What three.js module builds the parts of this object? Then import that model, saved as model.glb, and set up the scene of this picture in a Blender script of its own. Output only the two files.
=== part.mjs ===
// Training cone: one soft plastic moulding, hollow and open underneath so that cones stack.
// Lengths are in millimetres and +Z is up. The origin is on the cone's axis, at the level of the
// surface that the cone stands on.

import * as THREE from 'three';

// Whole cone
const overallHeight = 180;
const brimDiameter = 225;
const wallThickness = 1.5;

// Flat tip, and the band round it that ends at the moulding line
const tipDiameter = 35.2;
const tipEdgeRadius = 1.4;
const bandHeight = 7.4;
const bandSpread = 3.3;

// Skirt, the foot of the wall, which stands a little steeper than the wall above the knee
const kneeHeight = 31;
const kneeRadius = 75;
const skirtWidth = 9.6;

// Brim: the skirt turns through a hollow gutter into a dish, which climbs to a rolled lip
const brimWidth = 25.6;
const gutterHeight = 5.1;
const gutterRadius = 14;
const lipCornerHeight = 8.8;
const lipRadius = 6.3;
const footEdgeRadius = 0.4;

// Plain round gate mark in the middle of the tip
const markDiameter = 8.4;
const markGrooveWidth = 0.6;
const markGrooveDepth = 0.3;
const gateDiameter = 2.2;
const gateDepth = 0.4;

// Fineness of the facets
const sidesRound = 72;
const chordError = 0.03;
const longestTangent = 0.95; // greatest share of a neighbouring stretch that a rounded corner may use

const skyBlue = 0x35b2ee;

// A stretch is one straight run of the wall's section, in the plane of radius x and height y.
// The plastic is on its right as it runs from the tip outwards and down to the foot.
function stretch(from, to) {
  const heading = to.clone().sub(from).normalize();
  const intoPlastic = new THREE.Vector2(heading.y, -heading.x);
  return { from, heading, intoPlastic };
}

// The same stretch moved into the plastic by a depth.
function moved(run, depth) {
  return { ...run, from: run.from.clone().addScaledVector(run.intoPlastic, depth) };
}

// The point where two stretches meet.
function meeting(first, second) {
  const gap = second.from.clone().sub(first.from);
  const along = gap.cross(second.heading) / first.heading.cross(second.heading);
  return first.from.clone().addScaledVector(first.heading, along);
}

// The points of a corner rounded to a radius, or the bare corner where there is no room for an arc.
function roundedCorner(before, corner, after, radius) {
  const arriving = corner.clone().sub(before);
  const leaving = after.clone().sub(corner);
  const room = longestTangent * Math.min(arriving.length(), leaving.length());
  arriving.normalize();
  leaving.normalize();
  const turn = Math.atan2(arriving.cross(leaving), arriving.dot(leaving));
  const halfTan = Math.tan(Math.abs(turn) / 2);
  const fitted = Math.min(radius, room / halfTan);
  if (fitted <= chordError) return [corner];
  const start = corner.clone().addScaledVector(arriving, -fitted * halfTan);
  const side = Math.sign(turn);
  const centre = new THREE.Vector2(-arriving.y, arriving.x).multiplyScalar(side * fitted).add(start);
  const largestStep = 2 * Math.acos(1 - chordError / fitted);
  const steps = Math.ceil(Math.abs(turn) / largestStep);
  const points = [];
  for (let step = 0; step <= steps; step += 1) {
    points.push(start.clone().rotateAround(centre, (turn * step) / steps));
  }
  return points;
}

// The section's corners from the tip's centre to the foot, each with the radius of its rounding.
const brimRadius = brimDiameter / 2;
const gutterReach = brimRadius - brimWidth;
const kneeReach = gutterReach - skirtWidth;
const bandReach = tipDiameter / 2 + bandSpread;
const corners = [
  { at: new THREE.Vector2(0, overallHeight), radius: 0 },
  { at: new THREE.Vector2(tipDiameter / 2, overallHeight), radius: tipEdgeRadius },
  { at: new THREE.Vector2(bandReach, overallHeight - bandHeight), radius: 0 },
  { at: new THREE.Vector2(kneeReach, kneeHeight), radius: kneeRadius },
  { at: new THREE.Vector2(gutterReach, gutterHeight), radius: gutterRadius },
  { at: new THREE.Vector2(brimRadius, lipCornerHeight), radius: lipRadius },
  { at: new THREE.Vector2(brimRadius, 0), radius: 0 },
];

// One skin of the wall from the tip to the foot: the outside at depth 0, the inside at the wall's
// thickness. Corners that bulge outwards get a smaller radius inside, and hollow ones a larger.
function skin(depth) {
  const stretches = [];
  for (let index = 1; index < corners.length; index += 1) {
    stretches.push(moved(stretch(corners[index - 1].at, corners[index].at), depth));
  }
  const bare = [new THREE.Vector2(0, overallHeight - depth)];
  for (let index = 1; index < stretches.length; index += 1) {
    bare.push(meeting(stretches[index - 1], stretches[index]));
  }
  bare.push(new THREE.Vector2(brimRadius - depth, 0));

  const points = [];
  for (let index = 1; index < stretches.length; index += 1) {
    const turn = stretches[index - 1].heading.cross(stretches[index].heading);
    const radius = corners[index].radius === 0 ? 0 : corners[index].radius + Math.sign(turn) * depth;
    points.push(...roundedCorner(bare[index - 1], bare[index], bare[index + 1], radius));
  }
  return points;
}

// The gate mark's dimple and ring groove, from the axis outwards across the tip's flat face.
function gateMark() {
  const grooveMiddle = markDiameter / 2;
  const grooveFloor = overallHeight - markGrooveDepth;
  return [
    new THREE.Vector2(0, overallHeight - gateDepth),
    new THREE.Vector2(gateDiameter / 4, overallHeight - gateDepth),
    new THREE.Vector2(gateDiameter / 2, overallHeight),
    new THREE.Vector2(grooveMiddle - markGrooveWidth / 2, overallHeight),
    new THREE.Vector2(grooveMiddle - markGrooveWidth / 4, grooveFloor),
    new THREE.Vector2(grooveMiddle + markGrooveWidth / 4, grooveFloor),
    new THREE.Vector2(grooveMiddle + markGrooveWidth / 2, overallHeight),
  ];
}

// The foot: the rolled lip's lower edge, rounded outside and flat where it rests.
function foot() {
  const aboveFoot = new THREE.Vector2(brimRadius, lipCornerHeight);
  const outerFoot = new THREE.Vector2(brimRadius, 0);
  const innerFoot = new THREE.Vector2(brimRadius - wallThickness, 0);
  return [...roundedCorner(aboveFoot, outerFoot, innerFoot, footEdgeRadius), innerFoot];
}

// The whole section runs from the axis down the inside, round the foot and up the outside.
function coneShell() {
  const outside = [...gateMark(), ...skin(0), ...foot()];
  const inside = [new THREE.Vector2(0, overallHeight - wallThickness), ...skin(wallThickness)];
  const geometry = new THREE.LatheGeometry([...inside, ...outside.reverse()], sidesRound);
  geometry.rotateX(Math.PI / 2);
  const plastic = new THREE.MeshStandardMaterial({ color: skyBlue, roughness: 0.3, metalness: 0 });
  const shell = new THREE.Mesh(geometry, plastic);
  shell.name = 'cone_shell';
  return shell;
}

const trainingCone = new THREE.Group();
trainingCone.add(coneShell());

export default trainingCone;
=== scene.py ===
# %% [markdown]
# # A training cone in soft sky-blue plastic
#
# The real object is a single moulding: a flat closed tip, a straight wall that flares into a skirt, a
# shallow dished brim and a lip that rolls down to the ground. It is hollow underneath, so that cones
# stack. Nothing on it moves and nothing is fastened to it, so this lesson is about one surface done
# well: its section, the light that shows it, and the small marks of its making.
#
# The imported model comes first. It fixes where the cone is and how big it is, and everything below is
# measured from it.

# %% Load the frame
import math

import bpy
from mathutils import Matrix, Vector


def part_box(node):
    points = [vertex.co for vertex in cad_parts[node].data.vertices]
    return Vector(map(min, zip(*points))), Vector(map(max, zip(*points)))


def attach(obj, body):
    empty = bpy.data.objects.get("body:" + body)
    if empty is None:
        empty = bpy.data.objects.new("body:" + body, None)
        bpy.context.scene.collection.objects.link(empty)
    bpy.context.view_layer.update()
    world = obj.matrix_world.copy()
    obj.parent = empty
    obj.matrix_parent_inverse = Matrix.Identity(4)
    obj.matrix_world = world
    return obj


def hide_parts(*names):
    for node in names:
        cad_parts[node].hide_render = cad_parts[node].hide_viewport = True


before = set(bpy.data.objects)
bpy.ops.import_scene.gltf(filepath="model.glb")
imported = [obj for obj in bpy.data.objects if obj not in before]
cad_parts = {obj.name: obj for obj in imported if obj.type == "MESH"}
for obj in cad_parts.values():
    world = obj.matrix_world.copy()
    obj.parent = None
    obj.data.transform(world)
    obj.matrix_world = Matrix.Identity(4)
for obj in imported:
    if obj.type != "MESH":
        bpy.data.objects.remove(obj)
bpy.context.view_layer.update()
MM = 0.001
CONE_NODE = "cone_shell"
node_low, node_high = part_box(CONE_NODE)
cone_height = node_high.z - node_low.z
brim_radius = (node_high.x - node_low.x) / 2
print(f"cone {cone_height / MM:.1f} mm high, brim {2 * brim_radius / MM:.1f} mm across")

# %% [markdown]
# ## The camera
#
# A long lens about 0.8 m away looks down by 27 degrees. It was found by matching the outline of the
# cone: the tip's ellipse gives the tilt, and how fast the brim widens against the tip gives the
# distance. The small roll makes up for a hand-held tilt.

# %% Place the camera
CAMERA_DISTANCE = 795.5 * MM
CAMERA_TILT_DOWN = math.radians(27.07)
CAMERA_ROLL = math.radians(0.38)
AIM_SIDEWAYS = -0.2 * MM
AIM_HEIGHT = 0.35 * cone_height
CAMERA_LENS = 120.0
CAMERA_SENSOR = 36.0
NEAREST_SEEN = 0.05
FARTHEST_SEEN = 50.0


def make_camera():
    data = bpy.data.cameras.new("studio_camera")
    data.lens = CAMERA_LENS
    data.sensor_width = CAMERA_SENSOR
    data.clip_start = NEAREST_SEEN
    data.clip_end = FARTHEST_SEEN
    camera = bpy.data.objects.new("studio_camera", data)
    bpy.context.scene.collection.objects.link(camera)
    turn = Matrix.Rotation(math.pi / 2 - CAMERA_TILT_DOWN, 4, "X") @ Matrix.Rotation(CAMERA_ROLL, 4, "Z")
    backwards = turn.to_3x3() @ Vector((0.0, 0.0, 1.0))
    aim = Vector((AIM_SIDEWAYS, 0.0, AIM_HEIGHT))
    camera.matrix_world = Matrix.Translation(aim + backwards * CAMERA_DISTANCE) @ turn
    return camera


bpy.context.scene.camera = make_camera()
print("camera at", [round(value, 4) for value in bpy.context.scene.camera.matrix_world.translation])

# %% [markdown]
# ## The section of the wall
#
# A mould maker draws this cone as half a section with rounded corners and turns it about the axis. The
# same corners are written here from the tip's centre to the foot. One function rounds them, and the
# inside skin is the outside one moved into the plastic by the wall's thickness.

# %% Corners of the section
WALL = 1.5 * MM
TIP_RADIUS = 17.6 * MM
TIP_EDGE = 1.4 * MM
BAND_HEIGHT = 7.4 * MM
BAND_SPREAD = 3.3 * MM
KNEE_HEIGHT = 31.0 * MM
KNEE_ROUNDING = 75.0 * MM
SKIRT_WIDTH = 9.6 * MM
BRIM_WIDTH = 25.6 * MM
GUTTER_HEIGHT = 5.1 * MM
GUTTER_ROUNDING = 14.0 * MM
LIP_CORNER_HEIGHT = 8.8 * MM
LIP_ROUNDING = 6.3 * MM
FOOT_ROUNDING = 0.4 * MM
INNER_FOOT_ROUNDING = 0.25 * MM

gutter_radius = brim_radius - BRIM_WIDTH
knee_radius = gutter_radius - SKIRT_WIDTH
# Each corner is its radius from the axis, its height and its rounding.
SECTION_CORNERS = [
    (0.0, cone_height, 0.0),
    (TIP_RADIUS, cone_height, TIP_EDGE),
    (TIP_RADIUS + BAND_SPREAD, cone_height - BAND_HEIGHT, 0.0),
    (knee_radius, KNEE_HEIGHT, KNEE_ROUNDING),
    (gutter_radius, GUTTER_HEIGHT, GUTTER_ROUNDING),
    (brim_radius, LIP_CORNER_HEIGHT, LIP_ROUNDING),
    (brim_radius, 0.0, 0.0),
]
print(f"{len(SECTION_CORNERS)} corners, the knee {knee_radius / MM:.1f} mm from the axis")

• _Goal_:
Your task is to extract exactly the lines starting at the line with "up the outside." and ending at the line with "cad_parts[node].hide_render = cad_parts[node].hide_viewport", including both ends, and no other lines.

• _Task output_:
// The whole section runs from the axis down the inside, round the foot and up the outside.
function coneShell() {
  const outside = [...gateMark(), ...skin(0), ...foot()];
  const inside = [new THREE.Vector2(0, overallHeight - wallThickness), ...skin(wallThickness)];
  const geometry = new THREE.LatheGeometry([...inside, ...outside.reverse()], sidesRound);
  geometry.rotateX(Math.PI / 2);
  const plastic = new THREE.MeshStandardMaterial({ color: skyBlue, roughness: 0.3, metalness: 0 });
  const shell = new THREE.Mesh(geometry, plastic);
  shell.name = 'cone_shell';
  return shell;
}

const trainingCone = new THREE.Group();
trainingCone.add(coneShell());

export default trainingCone;
=== scene.py ===
# %% [markdown]
# # A training cone in soft sky-blue plastic
#
# The real object is a single moulding: a flat closed tip, a straight wall that flares into a skirt, a
# shallow dished brim and a lip that rolls down to the ground. It is hollow underneath, so that cones
# stack. Nothing on it moves and nothing is fastened to it, so this lesson is about one surface done
# well: its section, the light that shows it, and the small marks of its making.
#
# The imported model comes first. It fixes where the cone is and how big it is, and everything below is
# measured from it.

# %% Load the frame
import math

import bpy
from mathutils import Matrix, Vector


def part_box(node):
    points = [vertex.co for vertex in cad_parts[node].data.vertices]
    return Vector(map(min, zip(*points))), Vector(map(max, zip(*points)))


def attach(obj, body):
    empty = bpy.data.objects.get("body:" + body)
    if empty is None:
        empty = bpy.data.objects.new("body:" + body, None)
        bpy.context.scene.collection.objects.link(empty)
    bpy.context.view_layer.update()
    world = obj.matrix_world.copy()
    obj.parent = empty
    obj.matrix_parent_inverse = Matrix.Identity(4)
    obj.matrix_world = world
    return obj


def hide_parts(*names):
    for node in names:
        cad_parts[node].hide_render = cad_parts[node].hide_viewport = True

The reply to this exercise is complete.